Dataset Introduction:
Welcome to the NuSEA-dataset v1.0, where we present a pathological image dataset. Nuclei segmentation is a potential pre-requisite for numerous quantitative analyses, since the size, shape, axis, and distribution of the nuclei may impact disease diagnosis, treatment, and prognosis. In this dataset, we provide:
(1) Diverse Organs: We have collected pathological images from 12 different organs sourced from the TCGA dataset (https://portal.gdc.cancer.gov/exploration Accessed on July 17, 2023). These images originate from multiple medical centers, offering a rich variety of staining, making the dataset closely resemble real-world pathological scenarios.

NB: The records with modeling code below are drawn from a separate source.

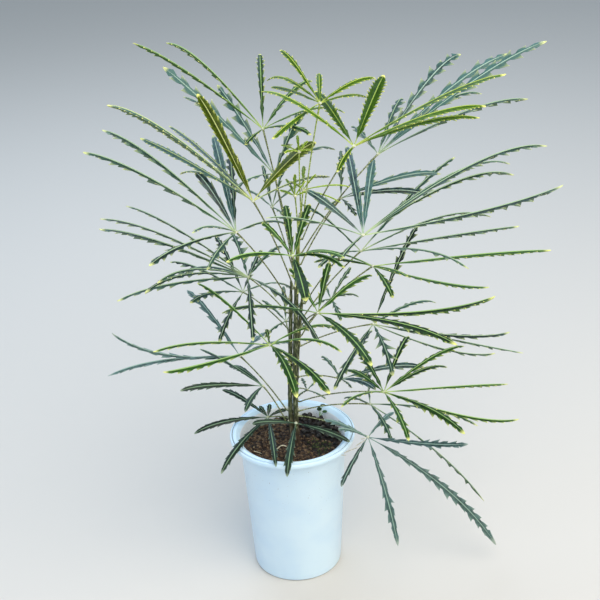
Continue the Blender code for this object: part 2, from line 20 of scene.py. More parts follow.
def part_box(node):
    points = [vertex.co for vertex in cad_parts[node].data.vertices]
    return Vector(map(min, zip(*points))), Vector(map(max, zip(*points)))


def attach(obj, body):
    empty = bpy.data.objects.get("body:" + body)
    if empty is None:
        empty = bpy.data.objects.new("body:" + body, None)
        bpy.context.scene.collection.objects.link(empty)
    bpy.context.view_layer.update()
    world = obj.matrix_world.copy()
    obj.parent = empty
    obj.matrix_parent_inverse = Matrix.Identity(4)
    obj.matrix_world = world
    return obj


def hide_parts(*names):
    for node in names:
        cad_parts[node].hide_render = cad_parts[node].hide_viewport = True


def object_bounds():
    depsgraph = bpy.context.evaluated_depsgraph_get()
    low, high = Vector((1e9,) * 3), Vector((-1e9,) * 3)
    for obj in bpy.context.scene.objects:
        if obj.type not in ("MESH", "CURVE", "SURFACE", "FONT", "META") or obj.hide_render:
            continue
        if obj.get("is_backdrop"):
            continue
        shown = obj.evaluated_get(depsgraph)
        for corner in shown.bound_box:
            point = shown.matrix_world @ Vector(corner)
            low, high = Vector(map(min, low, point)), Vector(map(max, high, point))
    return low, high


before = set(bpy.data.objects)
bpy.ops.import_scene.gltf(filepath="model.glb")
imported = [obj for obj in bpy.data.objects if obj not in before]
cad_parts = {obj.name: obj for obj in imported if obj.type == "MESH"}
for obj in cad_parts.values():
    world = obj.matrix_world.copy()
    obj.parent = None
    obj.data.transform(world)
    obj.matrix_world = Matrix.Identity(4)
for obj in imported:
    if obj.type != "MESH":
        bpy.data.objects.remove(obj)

cad_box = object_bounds()
print("nodes in the frame:", len(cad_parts))

# %% [markdown]
# ## Helpers for colours and materials
# Colours are given as sRGB hex codes, but a shader wants linear light, so one function turns them.
# A material is a few nodes, and one function adds a node with its settings and links. The other two start a
# material from the values that say most about a surface, how rough it is and how strongly it bends light,
# and link a node to its shader.

# %% Colour and material helpers
def linear(code):
    """The linear colour of an sRGB hex code."""
    parts = [int(code[i:i + 2], 16) / 255 for i in (0, 2, 4)]
    return tuple(p / 12.92 if p <= 0.04045 else ((p + 0.055) / 1.055) ** 2.4 for p in parts) + (1,)


def node(finish, kind, settings, inputs):
    """Adds a node with its settings, and with a value or another node's socket for each input named."""
    tree = finish.node_tree
    added = tree.nodes.new(kind)
    for name, value in settings.items():
        if name == "stops":
            ramp = added.color_ramp
            while len(ramp.elements) < len(value):
                ramp.elements.new(0.5)
            for element, (place, colour) in zip(ramp.elements, value):
                element.position = place
                element.color = colour if len(colour) == 4 else linear(colour)
        else:
            setattr(added, name, value)
    for name, value in inputs.items():
        if isinstance(value, bpy.types.NodeSocket):
            tree.links.new(value, added.inputs[name])
        else:
            added.inputs[name].default_value = value
    return added


def start_finish(name, roughness, ior):
    """A new material and its shader."""
    finish = bpy.data.materials.new(name)
    finish.use_nodes = True
    shader = finish.node_tree.nodes["Principled BSDF"]
    shader.inputs["Roughness"].default_value = roughness
    shader.inputs["IOR"].default_value = ior
    return finish, shader


def feed(finish, socket, source):
    finish.node_tree.links.new(source, socket)


print("white is", linear("ffffff"))

# %% [markdown]
# ## The leaf blade
# A living leaf has a waxy skin, IOR about 1.45, that is satin and not glossy. On this plant it looks dark
# green with a blue bloom, which is a thin sheen that shows where the blade turns away from the eye. The
# midrib and the leaflet's own stalk are pale, and each tooth ends in a pale bead. Where those are is known
# when the leaflet is modelled, so they are stored there in an attribute, "paint": red for the rib and green
# for a bead or the tip. Its blue is how light the blade is there. That is drawn for each leaflet, and it is
# more at the blade's edge, as a painted sheen, and underneath, partly as painted light in the shade there,
# than beside the rib. Textures instead would need a map for each of about 200 leaflets.

# %% Leaf blade materials
def leaf_blade(name, deep, light, rib, tip, bloom, shine):
    """Waxy living leaf: mottled from deep to light, with its rib and tips in their own colours."""
    finish, shader = start_finish(name, 0.42, 1.45)
    shader.inputs["Specular IOR Level"].default_value = shine
    paint = node(finish, "ShaderNodeAttribute", {"attribute_name": "paint"}, {})
    parts = node(finish, "ShaderNodeSeparateColor", {}, {"Color": paint.outputs["Color"]})
    where = node(finish, "ShaderNodeTexCoord", {}, {}).outputs["Object"]
    # The cells between veins make patches of about 5 mm.
    patches = node(finish, "ShaderNodeTexNoise", {}, {"Vector": where, "Scale": 200.0, "Detail": 3.0})
    drawn = node(finish, "ShaderNodeMath", {"operation": "MULTIPLY_ADD"},
                 {0: patches.outputs["Fac"], 1: 0.9, 2: parts.outputs["Blue"]})
    mottled = node(finish, "ShaderNodeValToRGB", {"stops": [(0.35, deep), (1.25 / 1.5, light)]},
                   {"Fac": drawn.outputs["Value"]})
    ribbed = node(finish, "ShaderNodeMix", {"data_type": "RGBA"},
                  {0: parts.outputs["Red"], 6: mottled.outputs["Color"], 7: linear(rib)})
    tipped = node(finish, "ShaderNodeMix", {"data_type": "RGBA"},
                  {0: parts.outputs["Green"], 6: ribbed.outputs[2], 7: linear(tip)})
    feed(finish, shader.inputs["Base Color"], tipped.outputs[2])
    # Side veins lift the skin by less than a tenth of a millimetre.
    veins = node(finish, "ShaderNodeTexNoise", {}, {"Vector": where, "Scale": 900.0})
    bump = node(finish, "ShaderNodeBump", {},
                {"Height": veins.outputs["Fac"], "Distance": 0.0001, "Strength": 0.5})
    feed(finish, shader.inputs["Normal"], bump.outputs["Normal"])
    shader.inputs["Sheen Weight"].default_value = bloom
    shader.inputs["Sheen Roughness"].default_value = 0.35
    shader.inputs["Sheen Tint"].default_value = linear("a8ccdc")
    return finish


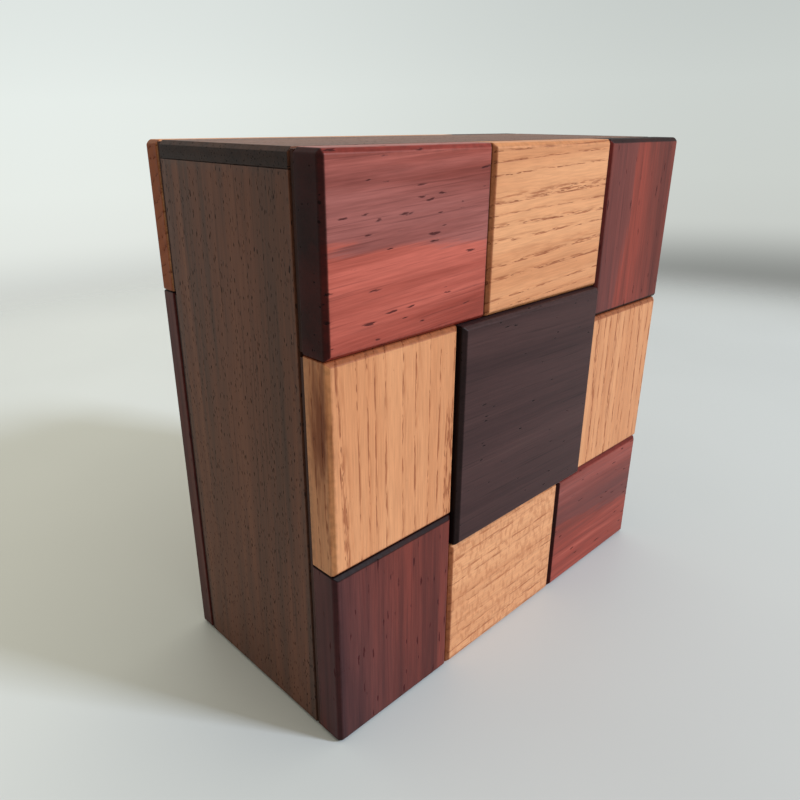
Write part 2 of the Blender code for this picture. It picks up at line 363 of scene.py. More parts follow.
@dataclass(frozen=True)
class Pores:
    """The open pores of a wood: short tubes that come to a long face as dashes and to an end as dots.

    Attributes:
        spacing: mean distance from one to the next across the grain.
        diameter: their width.
        length: how long the dash is.
        stray: how far the grain carries them to the side.
    """

    spacing: float
    diameter: float
    length: float
    stray: float = 0.1 * MM

    STRAY_RATE = 0.8
    STRAY_SWING = 4
    OWN_WIDTH = Step(0.2, 0.8, to_low=0.45)
    TORN = Grain(along=700.0, across=3200.0, detail=1.0)
    TORN_WIDTH = Step(0.3, 0.7, to_low=0.55, to_high=1.35)
    SOFT_FROM = 0.5
    LEAST_RADIUS = 1e-4

    def draw(self, place: Reading, swell: Value = 1.0) -> Reading:
        """The share of a point that lies in a pore.

        Args:
            place: the point, in the grain's frame.
            swell: how wide the pores are here, where 1 is their full width.

        Returns:
            1 inside a pore and 0 outside.
        """
        near = 1 / self.spacing
        slow = Grain(self.STRAY_RATE / self.length, near, detail=0.0)
        centred = slow.read(place).other("Color").vector("SUBTRACT", (MIDDLE, MIDDLE, MIDDLE))
        swing = self.STRAY_SWING * self.stray
        strayed = place.vector("ADD", centred.stretched(0.0, swing, swing))
        where = strayed.stretched(self.diameter / self.length / self.spacing, near, near)
        cells = where.then("ShaderNodeTexVoronoi", {"Vector": where, "Scale": 1.0}, feature="F1")
        own = self.OWN_WIDTH.read(cells.other("Color")) * self.TORN_WIDTH.read(self.TORN.read(place))
        radius = own * swell * (self.diameter / self.spacing / 2)
        inner, outer = radius * self.SOFT_FROM, radius + self.LEAST_RADIUS
        return cells.other("Distance").span(inner, outer, 1.0, 0.0)


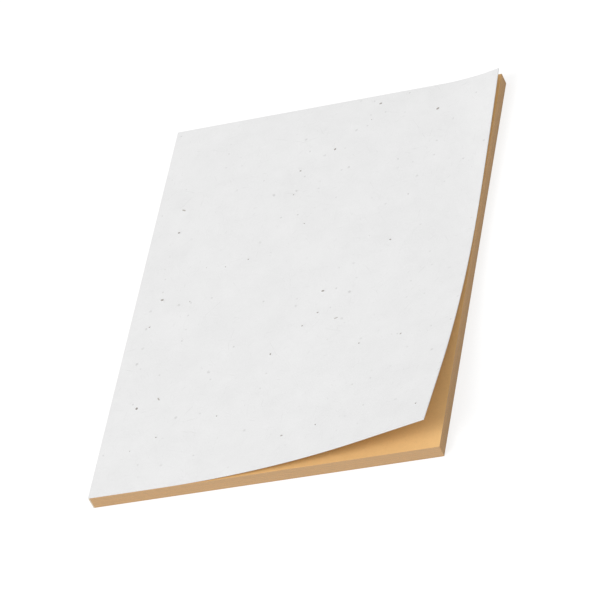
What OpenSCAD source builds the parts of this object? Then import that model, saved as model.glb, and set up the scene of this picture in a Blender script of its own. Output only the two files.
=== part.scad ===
// Glue bound notepad: a block of kraft sheets under a seed paper cover, on a kraft card back.
// The pad lies on its back. X runs from spine to fore edge, Y from foot to head, Z up.
// The origin is the centre of the underside. The cover curls up at the foot's fore corner.

/* [Pad] */
// Width of the pad, from spine to fore edge
pad_w = 148; // [105:1:210]
// Height of the pad, from foot to head
pad_h = 210; // [148:1:297]
// Number of kraft sheets in the block
sheet_count = 50; // [25:5:80]
// Thickness of one kraft sheet
sheet_t = 0.102; // [0.08:0.002:0.15]
// Thickness of the card back
back_t = 0.5; // [0.3:0.05:1.2]

/* [Cover and spine] */
// Thickness of the seed paper cover
cover_t = 0.4; // [0.25:0.05:0.6]
// Thickness of the film of glue along the spine
glue_t = 0.5; // [0.2:0.05:1]

/* [Curl of the front cover] */
// Distance from the spine to where the bend starts on the foot edge
curl_start = 29; // [15:1:60]
// Angle between the foot edge and the line that the bend starts on
curl_angle = 49; // [40:1:60]
// Radius of the bend
curl_r = 257; // [200:1:500]
// Angle that the paper has turned through where the bend ends and runs on straight
curl_turn = 15; // [0:1:20]
// Height that the head's fore corner is lifted
head_lift = 3.1; // [0:0.1:5]
// Width of the strip along the fore edge that lifts towards the head
head_lift_w = 27; // [15:1:45]

/* [Mesh of the curl] */
// Facets across the front cover, from spine to fore edge
curl_columns = 28; // [12:1:36]
// Facets up the front cover, from foot to head
curl_rows = 24; // [12:1:32]

/* [Hidden] */

block_t = sheet_count * sheet_t;
cover_z = back_t + block_t;
pad_t = cover_z + cover_t;
spine_x = -pad_w / 2;
foot_y = -pad_h / 2;
block_x = spine_x + glue_t;
block_w = pad_w - glue_t;
// Arc length of the bend, measured square to the line that it starts on
curl_arc = curl_r * curl_turn * PI / 180;
// Curvature that gives the head corner its lift over the lifted strip
head_curve = 2 * head_lift / pow(head_lift_w, 2);
// The brushed film is rounded along its two outer edges
film_r = glue_t * 0.6;
film_facets = 48;

// Direction square to the bend's start line, towards the foot's fore corner
function curl_side() = [sin(curl_angle), -cos(curl_angle)];

// Distance of a point on the flat sheet past the bend's start line
function curl_past(u, v) = (u - curl_start) * curl_side().x + v * curl_side().y;

// Angle in degrees that the sheet has turned through, that far past the start line
function curl_turned(d) = min(max(d, 0), curl_arc) / curl_r * 180 / PI;

// Distance covered along the pad, that far past the start line
function curl_run(d) = d <= 0 ? d
    : curl_r * sin(curl_turned(d)) + max(d - curl_arc, 0) * cos(curl_turn);

// Height reached, that far past the start line
function curl_rise(d) = curl_r * (1 - cos(curl_turned(d))) + max(d - curl_arc, 0) * sin(curl_turn);

// Distance of a point past the inner edge of the strip that lifts towards the head
function head_past(u) = max(u - (pad_w - head_lift_w), 0);

// Curvature of that strip, which grows from nothing at the foot
function head_bend(v) = head_curve * pow(v / pad_h, 3);

// Slope of the sheet at a point, along X and Y
function sheet_slope(u, v) = tan(curl_turned(curl_past(u, v))) * curl_side()
    + [head_bend(v) * head_past(u), 0];

// Point of the sheet's outer face above the flat point u from the spine, v from the foot
function outer_point(u, v) = let(
        d = curl_past(u, v),
        shift = (curl_run(d) - d) * curl_side(),
        s = head_past(u),
        k = head_bend(v))
    [
        spine_x + u + shift.x - k * k * pow(s, 3) / 6,
        foot_y + v + shift.y,
        pad_t + curl_rise(d) + k * pow(s, 2) / 2
    ];

// The same point on the sheet's inner face, one thickness below square to the sheet
function inner_point(u, v) = let(
        slope = sheet_slope(u, v),
        down = [slope.x, slope.y, -1] / norm([slope.x, slope.y, 1]))
    outer_point(u, v) + cover_t * down;

function column_u(i) = pad_w * i / curl_columns;
function row_v(j) = pad_h * j / curl_rows;

// Stack of kraft sheets, trimmed flush on three sides and glued on the fourth
module page_block() {
    color("#c9a06f")
    translate([block_x, foot_y, back_t])
    cube([block_w, pad_h, block_t]);
}

// Stiff kraft card that the block is glued up on, trimmed with it
module back_card() {
    color("#b98f5e")
    translate([block_x, foot_y, 0])
    cube([block_w, pad_h, back_t]);
}

// Section of the glue film: flat against the sheets, rounded on its two outer edges
module film_section() {
    translate([spine_x + film_r, 0])
    square([glue_t - film_r, cover_z]);
    translate([spine_x, film_r])
    square([film_r, cover_z - 2 * film_r]);
    intersection() {
        for (z = [film_r, cover_z - film_r])
            translate([spine_x + film_r, z])
            circle(r = film_r, $fn = film_facets);
        translate([spine_x, 0])
        square([glue_t, cover_z]);
    }
}

// Film of padding glue that holds the edges of the sheets, the card and the cover together
module spine_glue() {
    color("#d8d2c2")
    translate([0, -foot_y, 0])
    rotate([90, 0, 0])
    linear_extrude(height = pad_h)
    film_section();
}

// Curled cover, a thin shell between the sheet's outer and inner faces
module front_cover() {
    across = curl_columns + 1;
    layer = across * (curl_rows + 1);
    outer = [for (j = [0:curl_rows]) for (i = [0:curl_columns]) outer_point(column_u(i), row_v(j))];
    inner = [for (j = [0:curl_rows]) for (i = [0:curl_columns]) inner_point(column_u(i), row_v(j))];
    // Each cell is cut along the diagonal that runs with the bend
    cells = [for (j = [0:curl_rows - 1]) for (i = [0:curl_columns - 1]) j * across + i];
    top = [for (c = cells) each [[c, c + across + 1, c + 1], [c, c + across, c + across + 1]]];
    bottom = [for (f = top) [f[0] + layer, f[2] + layer, f[1] + layer]];
    // Points round the sheet's edge, seen from above, against the clock
    rim = concat(
        [for (i = [0:curl_columns - 1]) i],
        [for (j = [0:curl_rows - 1]) j * across + curl_columns],
        [for (i = [curl_columns:-1:1]) curl_rows * across + i],
        [for (j = [curl_rows:-1:1]) j * across]);
    edge = [for (k = [0:len(rim) - 1]) let(a = rim[k], b = rim[(k + 1) % len(rim)])
        each [[a, b, b + layer], [a, b + layer, a + layer]]];
    color("#eeedea")
    polyhedron(points = concat(outer, inner), faces = concat(top, bottom, edge));
}

page_block();
back_card();
spine_glue();
front_cover();
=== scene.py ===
"""Finishes a glue bound notepad: curled seed paper cover, kraft sheets, card back, spine and stage."""

import math
import random

import bpy
from mathutils import Matrix, Quaternion, Vector


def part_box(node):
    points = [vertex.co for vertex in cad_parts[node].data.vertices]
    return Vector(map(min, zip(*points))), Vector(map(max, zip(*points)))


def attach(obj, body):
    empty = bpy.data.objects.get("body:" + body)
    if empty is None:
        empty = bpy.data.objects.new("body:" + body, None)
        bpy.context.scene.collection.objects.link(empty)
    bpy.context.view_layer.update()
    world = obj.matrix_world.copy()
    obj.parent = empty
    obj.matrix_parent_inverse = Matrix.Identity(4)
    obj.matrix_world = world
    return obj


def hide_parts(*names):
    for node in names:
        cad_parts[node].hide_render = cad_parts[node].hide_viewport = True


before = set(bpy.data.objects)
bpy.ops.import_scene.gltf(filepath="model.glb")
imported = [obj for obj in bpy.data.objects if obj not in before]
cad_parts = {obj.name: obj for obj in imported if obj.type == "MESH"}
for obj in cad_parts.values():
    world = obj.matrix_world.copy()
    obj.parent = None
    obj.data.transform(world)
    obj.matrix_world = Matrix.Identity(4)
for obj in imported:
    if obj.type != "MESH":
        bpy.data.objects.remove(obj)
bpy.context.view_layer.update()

bl_info = {
    "name": "Seed Paper Notepad",
    "version": (1, 0, 0),
    "blender": (4, 5, 0),
    "location": "View3D > Sidebar > Notepad",
    "description": "Builds a notepad's cover, seeds, sheets, card back and spine, and its stage",
    "category": "Add Mesh",
}

MM = 0.001
BLOCK_LOW, BLOCK_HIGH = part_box("page_block")
CARD_LOW, CARD_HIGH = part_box("back_card")
# The closed pad's outline: the film of glue is its left side, and the trimmed block its other three
SPINE_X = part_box("spine_glue")[0].x
FORE_X = BLOCK_HIGH.x
FOOT_Y = BLOCK_LOW.y
HEAD_Y = BLOCK_HIGH.y
BLOCK_TOP = BLOCK_HIGH.z
PAD_W = FORE_X - SPINE_X
PAD_H = HEAD_Y - FOOT_Y

# Fibres lie five ways, in radians from X, and bend a little. The last value is how soft their edges are
FIBRE_TURNS = (0.2, 0.9, 1.5, 2.1, 2.8)
FIBRE_BEND = 1.5
FIBRE_EDGE = 0.08
# Lines along a cut edge run on for about this far before they fade
CUT_LINE_LENGTH = 400 * MM
# A bevel rounds edges of more than the first angle, and edges of less than the second are shaded smooth
SHARP = math.radians(60)
SMOOTH = math.radians(30)
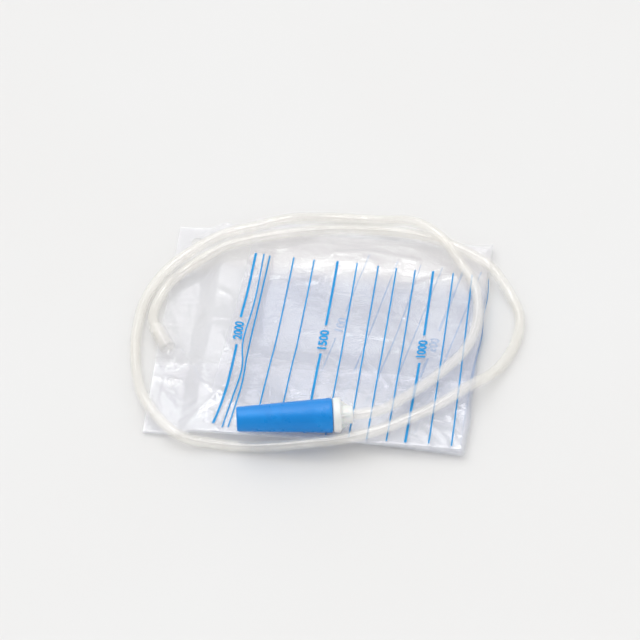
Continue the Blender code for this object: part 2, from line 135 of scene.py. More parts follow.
class Wires:
    """Adds and links the nodes of one tree."""

    def __init__(self, tree: NodeTree) -> None:
        """Keeps the tree."""
        self.tree = tree
        self.coords = self.add("ShaderNodeTexCoord", {}).outputs

    def put(self, socket: NodeSocket, value: object) -> None:
        """Links an input to an output, or sets its value.

        Args:
            socket: The input.
            value: The output or the value.
        """
        if isinstance(value, NodeSocket):
            self.tree.links.new(value, socket)
        else:
            socket.default_value = value

    def add(self, kind: str, inputs: dict, **settings: object) -> Node:
        """Adds a node.

        Args:
            kind: The node's type.
            inputs: Values or outputs for its inputs, by name or number.
            settings: Values for its own properties.

        Returns:
            The node.
        """
        node = self.tree.nodes.new(kind)
        for key, value in settings.items():
            setattr(node, key, value)
        for key, value in inputs.items():
            self.put(node.inputs[key], value)
        return node

    def calc(self, operation: str, first: object, second: object) -> NodeSocket:
        """Returns the output of a Math node."""
        return self.add("ShaderNodeMath", {0: first, 1: second}, operation=operation).outputs[0]

    def run(self, value: object, low: float, high: float, start: float = 0, end: float = 1) -> NodeSocket:
        """Returns the value's run from low to high, carried smoothly to start and end."""
        inputs = {"Value": value, "From Min": low, "From Max": high, "To Min": start, "To Max": end}
        return self.add("ShaderNodeMapRange", inputs, interpolation_type="SMOOTHSTEP").outputs["Result"]

    def noise(self, place: object, scale: float, detail: float = 3, warp: float = 0) -> NodeSocket:
        """Returns a noise from 0 to 1."""
        inputs = {"Vector": place, "Scale": scale, "Detail": detail, "Distortion": warp}
        return self.add("ShaderNodeTexNoise", inputs).outputs["Fac"]

    def mix(self, share: object, first: object, second: object) -> NodeSocket:
        """Returns a mix of two colours."""
        return self.add("ShaderNodeMix", {0: share, 6: first, 7: second}, data_type="RGBA").outputs[2]

    def bump(self, height: object, distance: float, below: object = None) -> NodeSocket:
        """Returns a normal bumped by the height, over another normal if one is given."""
        inputs = {"Height": height, "Distance": distance} | ({"Normal": below} if below else {})
        return self.add("ShaderNodeBump", inputs).outputs["Normal"]


class Nodes(Wires):
    """Wires one material's nodes to its Principled shader."""

    def __init__(self, name: str) -> None:
        """Makes the material.

        Args:
            name: Its name.
        """
        self.material = bpy.data.materials.new(name)
        self.material.use_nodes = True
        super().__init__(self.material.node_tree)
        self.shader = self.tree.nodes["Principled BSDF"]

    def finish(self, **values: object) -> None:
        """Sets or links the shader's inputs, each named with _ for a space."""
        for key, value in values.items():
            self.put(self.shader.inputs[key.replace("_", " ")], value)


def colour(red: float, green: float, blue: float) -> tuple:
    """Returns a linear colour from one as it is seen on a screen."""
    return (*(((v + 0.055) / 1.055) ** 2.4 if v > 0.04045 else v / 12.92 for v in (red, green, blue)), 1.0)


@dataclass(frozen=True)
class FilmFinish:
    """Clear soft PVC film with a lilac tint, crumpled, paler towards its far edge, with painted light towards
    its top edge and near fold, and embossed at its weld.

    The paling and the painted light are runs over the flat sheet: where each starts and ends, and its share
    there.
    """

    name: str
    tint: tuple = colour(0.815, 0.838, 0.912)
    haze: tuple = colour(0.87, 0.885, 0.937)
    # Pale tone: paler film towards the far edge, and painted light towards the top edge over the shaded sunk
    # slope
    pale_and_painted_light_tone: tuple = colour(0.98, 0.97, 0.972)
    # near: painted light, a paler colour towards the near fold that lifts the shade cast there by the tube
    # and the cap
    near: tuple = colour(0.962, 0.967, 0.99)
    weld: tuple = colour(0.93, 0.932, 0.955)
    alpha: float = 0.15
    crumple: float = 0.00088
    emboss: float = 0.00012
    far_milk: tuple = (0.115, 0.17, 0.9, 0.0)
    top_painted_light_run: tuple = (0.15, 0.2, 0.55, 0.0)
    near_painted_light_run: tuple = (0.39, 0.5, 0.0, 0.85)
    stray: float = 0.05

    def make(self) -> Material:
        """Makes the material, which reads the sheet's flat UV map and its weld attribute.

        Returns:
            The material.
        """
        nodes = Nodes(self.name)
        flat = nodes.coords["UV"]
        weld = nodes.add("ShaderNodeAttribute", {}, attribute_name="weld").outputs["Fac"]
        across, down = nodes.add("ShaderNodeSeparateXYZ", {0: flat}).outputs[:2]
        stray = nodes.calc("MULTIPLY", nodes.noise(flat, 9.0, 2.0), self.stray)
        across, down = nodes.calc("ADD", across, stray), nodes.calc("ADD", down, stray)
        # Paler towards the far edge; towards the top edge this is painted light that lifts the shade on the
        # sunk slope.
        paling_and_painted_light = nodes.calc("MAXIMUM", nodes.run(across, *self.far_milk), nodes.run(down, *self.top_painted_light_run))
        patches = nodes.run(nodes.noise(flat, 7.0, 3.0, 0.6), 0.35, 0.68)
        body = nodes.mix(paling_and_painted_light, nodes.mix(patches, self.tint, self.haze), self.pale_and_painted_light_tone)
        # Painted light: paler towards the near fold, over the shade cast by the tube and the cap.
        body = nodes.mix(nodes.run(across, *self.near_painted_light_run), body, self.near)
        cells = nodes.add("ShaderNodeTexVoronoi", {"Vector": flat, "Scale": 13.0}, feature="DISTANCE_TO_EDGE")
        creases = nodes.run(cells.outputs["Distance"], 0.0, 0.09, 0.22, 0.0)
        soft = nodes.bump(nodes.calc("ADD", nodes.noise(flat, 26.0, 3.0, 0.8), creases), self.crumple)
        hatch = nodes.add("ShaderNodeTexWave", {"Vector": flat, "Scale": 70.0}, bands_direction="DIAGONAL")
        pressed = nodes.bump(nodes.calc("MULTIPLY", hatch.outputs["Fac"], weld), self.emboss, soft)
        nodes.finish(
            Base_Color=nodes.mix(weld, body, self.weld), Normal=pressed, Coat_Normal=soft,
            Roughness=nodes.run(nodes.noise(flat, 40.0, 1.0), 0.3, 0.7, 0.14, 0.27),
            Alpha=self.alpha, IOR=1.5, Coat_Weight=1.0, Coat_Roughness=0.09, Coat_IOR=2.3,
        )
        return nodes.material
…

(2) High-Resolution Images: Comprising 1185 high-resolution images, the dataset showcases diverse cell morphologies and distributions, closely resembling real-life pathological cases.
(3) Manual Nuclei Annotations: Over 100,000 nuclei have been manually annotated using elliptical instances, with position information recorded in JSON files, accompanied by corresponding elliptical contour images.
(4) NuSEA v1.0 Model: Built upon the upcoming article NuSEA (already submitted), the NuSEA v1.0 model is provided with its core codes available on GitHub ( https://github.com/dreambamboo/NuSEA/ ), serving as a reference for future research.
(5) Coarse-grained Nuclei Contour Annotations: Utilizing the NuSEA v1.0 model, we generated coarse-grained annotations of cell nucleus contours, accompanied by binary files and instance visualization images.
The following images are examples of the results of manual elliptical annotations and coarse-grained segmentation of nuclei.
Dataset Applications:
We firmly believe that the NuSEA-dataset holds great potential for facilitating a wide array of both quantitative and qualitative analyses in the future. Currently, its efficacy has been demonstrated in the following tasks:
(1) Enriched Weak Supervision with Elliptical Annotations: The manual elliptical annotations serve as invaluable weak supervision for weakly supervised learning algorithms, providing more informative auxiliary cues compared to point or rectangular annotations.
(2) Coarse-grained Nuclei Annotations: Given the time-consuming nature of fine-grained manual cell nucleus annotations, our generated coarse-grained annotations achieve performance notably better than existing fully supervised algorithms. These annotations closely approximate the actual contours of cell nuclei, making them suitable as supervision for fully supervised learning approaches.